## What you should do:
Print the full listing exactly.

[Begin]

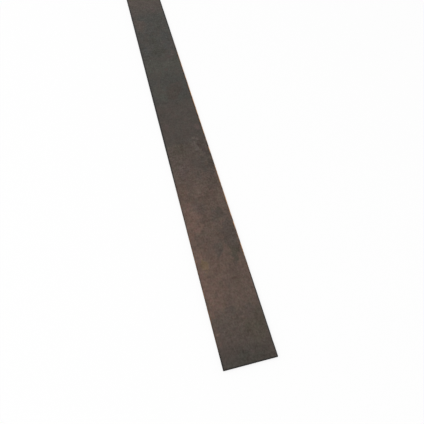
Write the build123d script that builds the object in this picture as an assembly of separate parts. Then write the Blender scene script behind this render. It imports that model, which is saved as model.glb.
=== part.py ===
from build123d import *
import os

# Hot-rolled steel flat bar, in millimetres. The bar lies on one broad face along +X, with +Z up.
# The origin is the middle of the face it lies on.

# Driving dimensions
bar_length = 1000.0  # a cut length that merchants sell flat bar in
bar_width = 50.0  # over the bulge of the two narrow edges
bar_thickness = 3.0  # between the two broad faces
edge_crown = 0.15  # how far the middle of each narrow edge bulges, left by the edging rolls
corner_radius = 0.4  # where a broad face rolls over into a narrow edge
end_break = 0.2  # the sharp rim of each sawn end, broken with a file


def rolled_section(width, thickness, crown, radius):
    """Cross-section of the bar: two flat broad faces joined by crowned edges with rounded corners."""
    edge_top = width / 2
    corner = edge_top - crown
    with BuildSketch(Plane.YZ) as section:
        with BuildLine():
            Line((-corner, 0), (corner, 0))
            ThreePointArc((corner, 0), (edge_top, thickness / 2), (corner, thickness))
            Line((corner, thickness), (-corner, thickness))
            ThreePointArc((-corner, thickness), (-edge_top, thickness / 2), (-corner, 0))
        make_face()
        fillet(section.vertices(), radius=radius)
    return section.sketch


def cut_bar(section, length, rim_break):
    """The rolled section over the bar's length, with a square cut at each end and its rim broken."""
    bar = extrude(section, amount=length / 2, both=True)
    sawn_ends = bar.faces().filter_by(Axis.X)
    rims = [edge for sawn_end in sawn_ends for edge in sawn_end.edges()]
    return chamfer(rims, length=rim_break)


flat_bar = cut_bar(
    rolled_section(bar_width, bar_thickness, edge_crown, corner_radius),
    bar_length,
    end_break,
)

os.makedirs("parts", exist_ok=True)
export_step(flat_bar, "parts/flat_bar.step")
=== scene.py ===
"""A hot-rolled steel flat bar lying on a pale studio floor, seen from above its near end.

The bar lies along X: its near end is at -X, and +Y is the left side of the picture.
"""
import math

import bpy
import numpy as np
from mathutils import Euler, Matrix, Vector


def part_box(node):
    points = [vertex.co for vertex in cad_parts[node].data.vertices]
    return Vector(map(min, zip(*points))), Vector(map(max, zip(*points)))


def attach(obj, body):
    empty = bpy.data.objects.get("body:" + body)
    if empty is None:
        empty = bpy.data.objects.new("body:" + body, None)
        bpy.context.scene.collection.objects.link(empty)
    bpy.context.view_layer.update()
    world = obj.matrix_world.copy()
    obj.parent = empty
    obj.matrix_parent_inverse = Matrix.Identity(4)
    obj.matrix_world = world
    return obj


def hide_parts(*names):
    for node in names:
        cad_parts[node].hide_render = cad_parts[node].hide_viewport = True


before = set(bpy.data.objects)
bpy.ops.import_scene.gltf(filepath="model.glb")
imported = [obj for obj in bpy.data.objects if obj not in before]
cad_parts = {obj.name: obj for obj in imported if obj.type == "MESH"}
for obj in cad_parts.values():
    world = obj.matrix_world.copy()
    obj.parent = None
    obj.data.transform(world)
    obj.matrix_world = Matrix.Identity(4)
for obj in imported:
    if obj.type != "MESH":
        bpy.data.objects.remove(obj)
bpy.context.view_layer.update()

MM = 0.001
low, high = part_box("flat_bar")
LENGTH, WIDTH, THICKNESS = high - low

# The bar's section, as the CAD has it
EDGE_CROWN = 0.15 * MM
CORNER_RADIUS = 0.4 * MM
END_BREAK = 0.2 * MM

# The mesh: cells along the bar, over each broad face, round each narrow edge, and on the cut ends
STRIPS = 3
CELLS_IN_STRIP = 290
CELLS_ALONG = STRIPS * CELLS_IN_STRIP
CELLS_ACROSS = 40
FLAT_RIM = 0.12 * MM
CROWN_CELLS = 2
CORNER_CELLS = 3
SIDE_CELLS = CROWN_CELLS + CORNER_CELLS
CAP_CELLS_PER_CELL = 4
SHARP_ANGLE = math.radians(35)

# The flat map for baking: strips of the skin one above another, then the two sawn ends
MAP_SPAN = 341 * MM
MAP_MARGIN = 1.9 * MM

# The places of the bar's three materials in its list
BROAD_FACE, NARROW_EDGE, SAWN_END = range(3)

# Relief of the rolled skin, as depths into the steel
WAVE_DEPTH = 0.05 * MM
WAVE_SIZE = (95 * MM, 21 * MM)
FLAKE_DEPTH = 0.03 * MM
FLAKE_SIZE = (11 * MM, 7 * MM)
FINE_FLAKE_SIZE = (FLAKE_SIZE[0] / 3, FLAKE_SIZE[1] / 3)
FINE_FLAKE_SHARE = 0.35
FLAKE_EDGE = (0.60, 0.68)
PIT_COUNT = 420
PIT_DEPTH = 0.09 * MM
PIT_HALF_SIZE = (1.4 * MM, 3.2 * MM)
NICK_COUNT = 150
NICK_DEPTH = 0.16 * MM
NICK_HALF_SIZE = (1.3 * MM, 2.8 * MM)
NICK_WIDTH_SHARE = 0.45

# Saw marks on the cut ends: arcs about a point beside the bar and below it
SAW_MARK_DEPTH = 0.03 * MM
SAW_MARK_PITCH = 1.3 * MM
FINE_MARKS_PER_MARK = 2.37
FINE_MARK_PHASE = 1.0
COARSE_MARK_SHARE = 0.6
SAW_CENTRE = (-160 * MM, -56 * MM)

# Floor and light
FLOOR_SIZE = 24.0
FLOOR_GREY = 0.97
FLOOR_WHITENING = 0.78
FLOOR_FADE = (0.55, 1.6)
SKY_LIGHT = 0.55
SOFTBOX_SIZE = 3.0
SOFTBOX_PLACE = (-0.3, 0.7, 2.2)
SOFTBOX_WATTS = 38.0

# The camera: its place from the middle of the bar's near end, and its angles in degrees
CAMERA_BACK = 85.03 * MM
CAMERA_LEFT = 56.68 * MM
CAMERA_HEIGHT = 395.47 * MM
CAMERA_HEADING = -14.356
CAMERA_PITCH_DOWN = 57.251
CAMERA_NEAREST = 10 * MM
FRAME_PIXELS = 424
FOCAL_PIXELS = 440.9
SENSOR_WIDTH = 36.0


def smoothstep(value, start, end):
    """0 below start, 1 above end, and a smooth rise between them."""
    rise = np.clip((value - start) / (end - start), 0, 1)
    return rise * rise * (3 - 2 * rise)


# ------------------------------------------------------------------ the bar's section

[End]

## The reply:
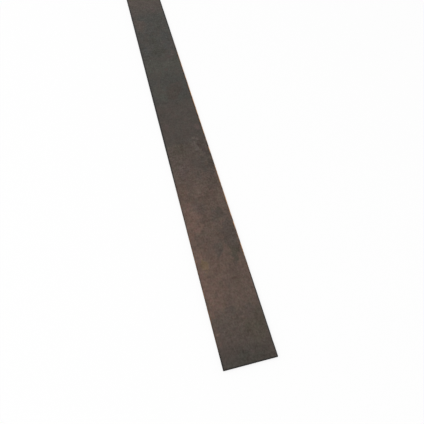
Write the build123d script that builds the object in this picture as an assembly of separate parts. Then write the Blender scene script behind this render. It imports that model, which is saved as model.glb.
=== part.py ===
from build123d import *
import os

# Hot-rolled steel flat bar, in millimetres. The bar lies on one broad face along +X, with +Z up.
# The origin is the middle of the face it lies on.

# Driving dimensions
bar_length = 1000.0  # a cut length that merchants sell flat bar in
bar_width = 50.0  # over the bulge of the two narrow edges
bar_thickness = 3.0  # between the two broad faces
edge_crown = 0.15  # how far the middle of each narrow edge bulges, left by the edging rolls
corner_radius = 0.4  # where a broad face rolls over into a narrow edge
end_break = 0.2  # the sharp rim of each sawn end, broken with a file


def rolled_section(width, thickness, crown, radius):
    """Cross-section of the bar: two flat broad faces joined by crowned edges with rounded corners."""
    edge_top = width / 2
    corner = edge_top - crown
    with BuildSketch(Plane.YZ) as section:
        with BuildLine():
            Line((-corner, 0), (corner, 0))
            ThreePointArc((corner, 0), (edge_top, thickness / 2), (corner, thickness))
            Line((corner, thickness), (-corner, thickness))
            ThreePointArc((-corner, thickness), (-edge_top, thickness / 2), (-corner, 0))
        make_face()
        fillet(section.vertices(), radius=radius)
    return section.sketch


def cut_bar(section, length, rim_break):
    """The rolled section over the bar's length, with a square cut at each end and its rim broken."""
    bar = extrude(section, amount=length / 2, both=True)
    sawn_ends = bar.faces().filter_by(Axis.X)
    rims = [edge for sawn_end in sawn_ends for edge in sawn_end.edges()]
    return chamfer(rims, length=rim_break)


flat_bar = cut_bar(
    rolled_section(bar_width, bar_thickness, edge_crown, corner_radius),
    bar_length,
    end_break,
)

os.makedirs("parts", exist_ok=True)
export_step(flat_bar, "parts/flat_bar.step")
=== scene.py ===
"""A hot-rolled steel flat bar lying on a pale studio floor, seen from above its near end.

The bar lies along X: its near end is at -X, and +Y is the left side of the picture.
"""
import math

import bpy
import numpy as np
from mathutils import Euler, Matrix, Vector


def part_box(node):
    points = [vertex.co for vertex in cad_parts[node].data.vertices]
    return Vector(map(min, zip(*points))), Vector(map(max, zip(*points)))


def attach(obj, body):
    empty = bpy.data.objects.get("body:" + body)
    if empty is None:
        empty = bpy.data.objects.new("body:" + body, None)
        bpy.context.scene.collection.objects.link(empty)
    bpy.context.view_layer.update()
    world = obj.matrix_world.copy()
    obj.parent = empty
    obj.matrix_parent_inverse = Matrix.Identity(4)
    obj.matrix_world = world
    return obj


def hide_parts(*names):
    for node in names:
        cad_parts[node].hide_render = cad_parts[node].hide_viewport = True


before = set(bpy.data.objects)
bpy.ops.import_scene.gltf(filepath="model.glb")
imported = [obj for obj in bpy.data.objects if obj not in before]
cad_parts = {obj.name: obj for obj in imported if obj.type == "MESH"}
for obj in cad_parts.values():
    world = obj.matrix_world.copy()
    obj.parent = None
    obj.data.transform(world)
    obj.matrix_world = Matrix.Identity(4)
for obj in imported:
    if obj.type != "MESH":
        bpy.data.objects.remove(obj)
bpy.context.view_layer.update()

MM = 0.001
low, high = part_box("flat_bar")
LENGTH, WIDTH, THICKNESS = high - low

# The bar's section, as the CAD has it
EDGE_CROWN = 0.15 * MM
CORNER_RADIUS = 0.4 * MM
END_BREAK = 0.2 * MM

# The mesh: cells along the bar, over each broad face, round each narrow edge, and on the cut ends
STRIPS = 3
CELLS_IN_STRIP = 290
CELLS_ALONG = STRIPS * CELLS_IN_STRIP
CELLS_ACROSS = 40
FLAT_RIM = 0.12 * MM
CROWN_CELLS = 2
CORNER_CELLS = 3
SIDE_CELLS = CROWN_CELLS + CORNER_CELLS
CAP_CELLS_PER_CELL = 4
SHARP_ANGLE = math.radians(35)

# The flat map for baking: strips of the skin one above another, then the two sawn ends
MAP_SPAN = 341 * MM
MAP_MARGIN = 1.9 * MM

# The places of the bar's three materials in its list
BROAD_FACE, NARROW_EDGE, SAWN_END = range(3)

# Relief of the rolled skin, as depths into the steel
WAVE_DEPTH = 0.05 * MM
WAVE_SIZE = (95 * MM, 21 * MM)
FLAKE_DEPTH = 0.03 * MM
FLAKE_SIZE = (11 * MM, 7 * MM)
FINE_FLAKE_SIZE = (FLAKE_SIZE[0] / 3, FLAKE_SIZE[1] / 3)
FINE_FLAKE_SHARE = 0.35
FLAKE_EDGE = (0.60, 0.68)
PIT_COUNT = 420
PIT_DEPTH = 0.09 * MM
PIT_HALF_SIZE = (1.4 * MM, 3.2 * MM)
NICK_COUNT = 150
NICK_DEPTH = 0.16 * MM
NICK_HALF_SIZE = (1.3 * MM, 2.8 * MM)
NICK_WIDTH_SHARE = 0.45

# Saw marks on the cut ends: arcs about a point beside the bar and below it
SAW_MARK_DEPTH = 0.03 * MM
SAW_MARK_PITCH = 1.3 * MM
FINE_MARKS_PER_MARK = 2.37
FINE_MARK_PHASE = 1.0
COARSE_MARK_SHARE = 0.6
SAW_CENTRE = (-160 * MM, -56 * MM)

# Floor and light
FLOOR_SIZE = 24.0
FLOOR_GREY = 0.97
FLOOR_WHITENING = 0.78
FLOOR_FADE = (0.55, 1.6)
SKY_LIGHT = 0.55
SOFTBOX_SIZE = 3.0
SOFTBOX_PLACE = (-0.3, 0.7, 2.2)
SOFTBOX_WATTS = 38.0

# The camera: its place from the middle of the bar's near end, and its angles in degrees
CAMERA_BACK = 85.03 * MM
CAMERA_LEFT = 56.68 * MM
CAMERA_HEIGHT = 395.47 * MM
CAMERA_HEADING = -14.356
CAMERA_PITCH_DOWN = 57.251
CAMERA_NEAREST = 10 * MM
FRAME_PIXELS = 424
FOCAL_PIXELS = 440.9
SENSOR_WIDTH = 36.0


def smoothstep(value, start, end):
    """0 below start, 1 above end, and a smooth rise between them."""
    rise = np.clip((value - start) / (end - start), 0, 1)
    return rise * rise * (3 - 2 * rise)


# ------------------------------------------------------------------ the bar's section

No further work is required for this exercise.